• Written problem
Using the data below, repeat all of it precisely.

• Source data
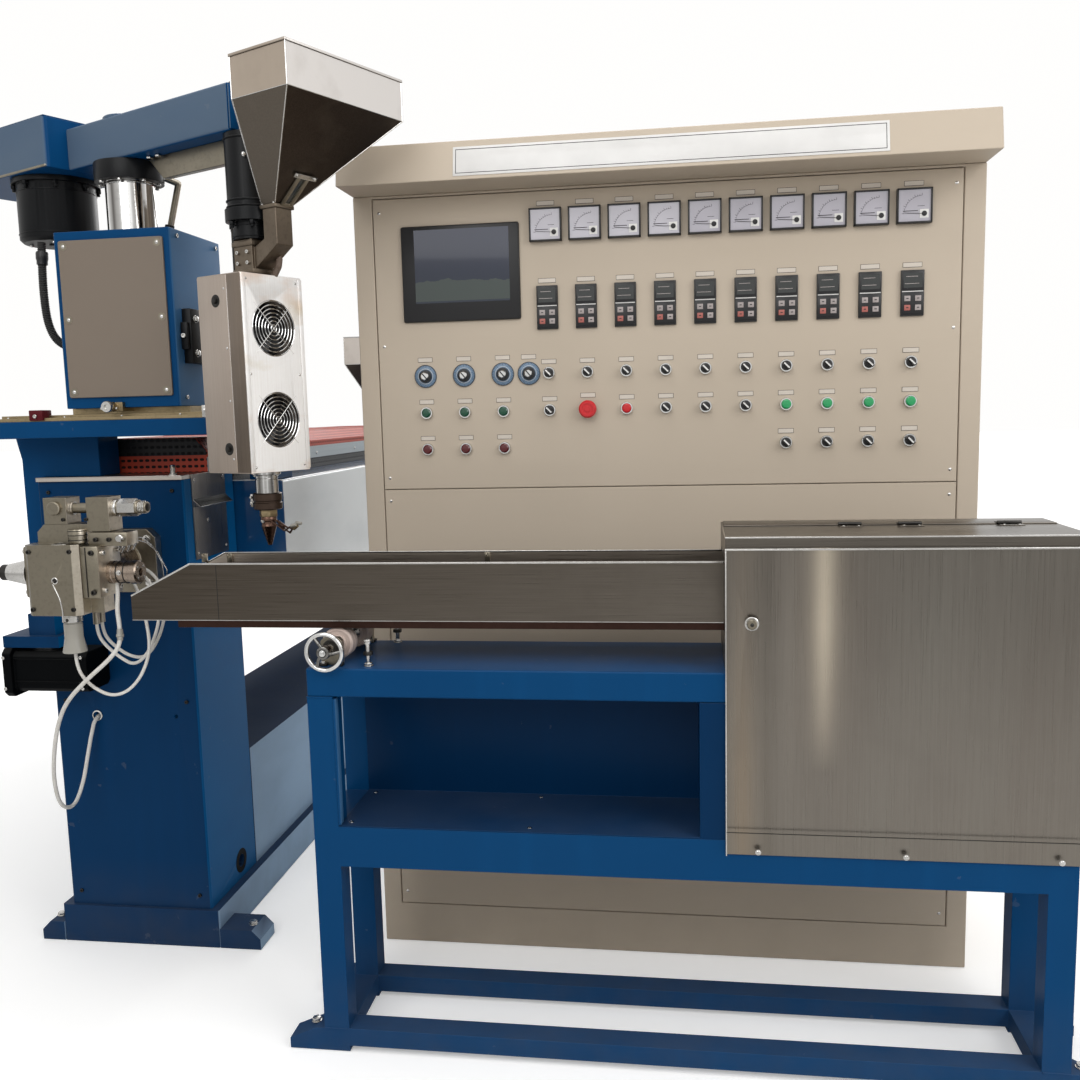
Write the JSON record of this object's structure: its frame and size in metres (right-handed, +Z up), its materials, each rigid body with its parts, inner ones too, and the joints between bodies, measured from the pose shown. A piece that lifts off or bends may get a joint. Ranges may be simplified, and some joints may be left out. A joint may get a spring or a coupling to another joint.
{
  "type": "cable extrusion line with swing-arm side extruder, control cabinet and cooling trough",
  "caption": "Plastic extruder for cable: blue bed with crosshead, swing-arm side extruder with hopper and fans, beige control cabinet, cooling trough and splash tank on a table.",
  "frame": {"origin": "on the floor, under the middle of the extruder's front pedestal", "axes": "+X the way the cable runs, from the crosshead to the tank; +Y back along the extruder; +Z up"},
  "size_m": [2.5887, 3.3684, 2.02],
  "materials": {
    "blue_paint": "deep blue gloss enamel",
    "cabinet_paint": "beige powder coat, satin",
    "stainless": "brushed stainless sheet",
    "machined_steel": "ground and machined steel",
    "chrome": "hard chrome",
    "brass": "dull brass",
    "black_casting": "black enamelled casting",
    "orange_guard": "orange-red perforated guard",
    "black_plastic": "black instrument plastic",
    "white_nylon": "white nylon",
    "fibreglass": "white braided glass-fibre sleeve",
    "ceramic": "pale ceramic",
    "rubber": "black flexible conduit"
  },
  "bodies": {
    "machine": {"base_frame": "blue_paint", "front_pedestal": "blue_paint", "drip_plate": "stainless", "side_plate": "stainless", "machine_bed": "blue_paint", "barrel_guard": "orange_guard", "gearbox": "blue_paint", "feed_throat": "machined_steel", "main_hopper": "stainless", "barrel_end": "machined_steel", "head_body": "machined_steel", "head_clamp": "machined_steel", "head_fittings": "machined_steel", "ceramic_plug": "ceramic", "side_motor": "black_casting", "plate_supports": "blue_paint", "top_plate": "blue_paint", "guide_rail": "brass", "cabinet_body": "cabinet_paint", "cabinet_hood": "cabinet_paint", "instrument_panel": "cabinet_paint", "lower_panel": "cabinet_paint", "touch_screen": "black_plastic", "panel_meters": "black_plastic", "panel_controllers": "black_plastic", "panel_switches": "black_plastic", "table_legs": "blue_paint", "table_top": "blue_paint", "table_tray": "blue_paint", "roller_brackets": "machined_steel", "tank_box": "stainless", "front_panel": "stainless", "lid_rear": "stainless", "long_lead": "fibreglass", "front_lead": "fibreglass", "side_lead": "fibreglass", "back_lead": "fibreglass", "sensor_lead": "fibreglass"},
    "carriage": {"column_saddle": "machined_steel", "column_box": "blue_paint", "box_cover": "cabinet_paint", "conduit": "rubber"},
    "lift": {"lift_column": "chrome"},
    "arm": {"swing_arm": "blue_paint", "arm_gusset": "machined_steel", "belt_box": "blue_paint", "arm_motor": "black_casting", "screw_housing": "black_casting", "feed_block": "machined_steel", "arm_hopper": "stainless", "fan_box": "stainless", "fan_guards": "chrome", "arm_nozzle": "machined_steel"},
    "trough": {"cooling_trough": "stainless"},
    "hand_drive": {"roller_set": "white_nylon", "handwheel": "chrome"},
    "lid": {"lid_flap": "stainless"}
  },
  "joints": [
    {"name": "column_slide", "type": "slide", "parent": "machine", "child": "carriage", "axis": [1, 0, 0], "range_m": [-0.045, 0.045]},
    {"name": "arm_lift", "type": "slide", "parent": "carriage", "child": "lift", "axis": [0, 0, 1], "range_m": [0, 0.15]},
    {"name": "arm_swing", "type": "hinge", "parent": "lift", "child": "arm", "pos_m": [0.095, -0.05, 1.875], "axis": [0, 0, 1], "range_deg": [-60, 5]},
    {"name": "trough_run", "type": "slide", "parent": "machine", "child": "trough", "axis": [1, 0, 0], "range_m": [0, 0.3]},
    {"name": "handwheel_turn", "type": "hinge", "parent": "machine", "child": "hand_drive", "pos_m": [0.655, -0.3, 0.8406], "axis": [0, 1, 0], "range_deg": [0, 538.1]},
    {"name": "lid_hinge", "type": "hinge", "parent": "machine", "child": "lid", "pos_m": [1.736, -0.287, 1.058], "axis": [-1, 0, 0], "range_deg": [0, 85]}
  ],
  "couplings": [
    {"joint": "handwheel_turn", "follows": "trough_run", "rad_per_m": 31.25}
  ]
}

• The result
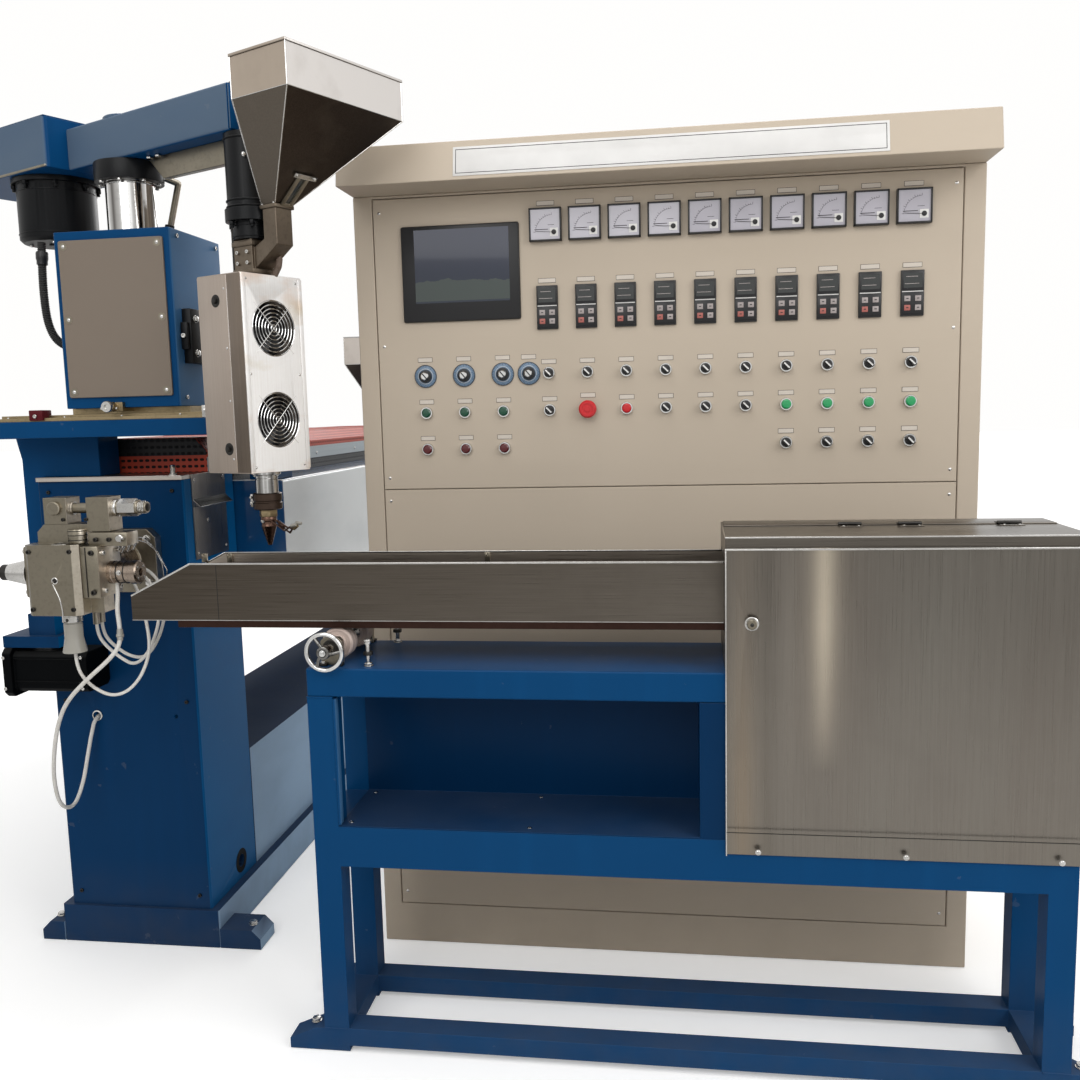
Write the JSON record of this object's structure: its frame and size in metres (right-handed, +Z up), its materials, each rigid body with its parts, inner ones too, and the joints between bodies, measured from the pose shown. A piece that lifts off or bends may get a joint. Ranges may be simplified, and some joints may be left out. A joint may get a spring or a coupling to another joint.
{
  "type": "cable extrusion line with swing-arm side extruder, control cabinet and cooling trough",
  "caption": "Plastic extruder for cable: blue bed with crosshead, swing-arm side extruder with hopper and fans, beige control cabinet, cooling trough and splash tank on a table.",
  "frame": {"origin": "on the floor, under the middle of the extruder's front pedestal", "axes": "+X the way the cable runs, from the crosshead to the tank; +Y back along the extruder; +Z up"},
  "size_m": [2.5887, 3.3684, 2.02],
  "materials": {
    "blue_paint": "deep blue gloss enamel",
    "cabinet_paint": "beige powder coat, satin",
    "stainless": "brushed stainless sheet",
    "machined_steel": "ground and machined steel",
    "chrome": "hard chrome",
    "brass": "dull brass",
    "black_casting": "black enamelled casting",
    "orange_guard": "orange-red perforated guard",
    "black_plastic": "black instrument plastic",
    "white_nylon": "white nylon",
    "fibreglass": "white braided glass-fibre sleeve",
    "ceramic": "pale ceramic",
    "rubber": "black flexible conduit"
  },
  "bodies": {
    "machine": {"base_frame": "blue_paint", "front_pedestal": "blue_paint", "drip_plate": "stainless", "side_plate": "stainless", "machine_bed": "blue_paint", "barrel_guard": "orange_guard", "gearbox": "blue_paint", "feed_throat": "machined_steel", "main_hopper": "stainless", "barrel_end": "machined_steel", "head_body": "machined_steel", "head_clamp": "machined_steel", "head_fittings": "machined_steel", "ceramic_plug": "ceramic", "side_motor": "black_casting", "plate_supports": "blue_paint", "top_plate": "blue_paint", "guide_rail": "brass", "cabinet_body": "cabinet_paint", "cabinet_hood": "cabinet_paint", "instrument_panel": "cabinet_paint", "lower_panel": "cabinet_paint", "touch_screen": "black_plastic", "panel_meters": "black_plastic", "panel_controllers": "black_plastic", "panel_switches": "black_plastic", "table_legs": "blue_paint", "table_top": "blue_paint", "table_tray": "blue_paint", "roller_brackets": "machined_steel", "tank_box": "stainless", "front_panel": "stainless", "lid_rear": "stainless", "long_lead": "fibreglass", "front_lead": "fibreglass", "side_lead": "fibreglass", "back_lead": "fibreglass", "sensor_lead": "fibreglass"},
    "carriage": {"column_saddle": "machined_steel", "column_box": "blue_paint", "box_cover": "cabinet_paint", "conduit": "rubber"},
    "lift": {"lift_column": "chrome"},
    "arm": {"swing_arm": "blue_paint", "arm_gusset": "machined_steel", "belt_box": "blue_paint", "arm_motor": "black_casting", "screw_housing": "black_casting", "feed_block": "machined_steel", "arm_hopper": "stainless", "fan_box": "stainless", "fan_guards": "chrome", "arm_nozzle": "machined_steel"},
    "trough": {"cooling_trough": "stainless"},
    "hand_drive": {"roller_set": "white_nylon", "handwheel": "chrome"},
    "lid": {"lid_flap": "stainless"}
  },
  "joints": [
    {"name": "column_slide", "type": "slide", "parent": "machine", "child": "carriage", "axis": [1, 0, 0], "range_m": [-0.045, 0.045]},
    {"name": "arm_lift", "type": "slide", "parent": "carriage", "child": "lift", "axis": [0, 0, 1], "range_m": [0, 0.15]},
    {"name": "arm_swing", "type": "hinge", "parent": "lift", "child": "arm", "pos_m": [0.095, -0.05, 1.875], "axis": [0, 0, 1], "range_deg": [-60, 5]},
    {"name": "trough_run", "type": "slide", "parent": "machine", "child": "trough", "axis": [1, 0, 0], "range_m": [0, 0.3]},
    {"name": "handwheel_turn", "type": "hinge", "parent": "machine", "child": "hand_drive", "pos_m": [0.655, -0.3, 0.8406], "axis": [0, 1, 0], "range_deg": [0, 538.1]},
    {"name": "lid_hinge", "type": "hinge", "parent": "machine", "child": "lid", "pos_m": [1.736, -0.287, 1.058], "axis": [-1, 0, 0], "range_deg": [0, 85]}
  ],
  "couplings": [
    {"joint": "handwheel_turn", "follows": "trough_run", "rad_per_m": 31.25}
  ]
}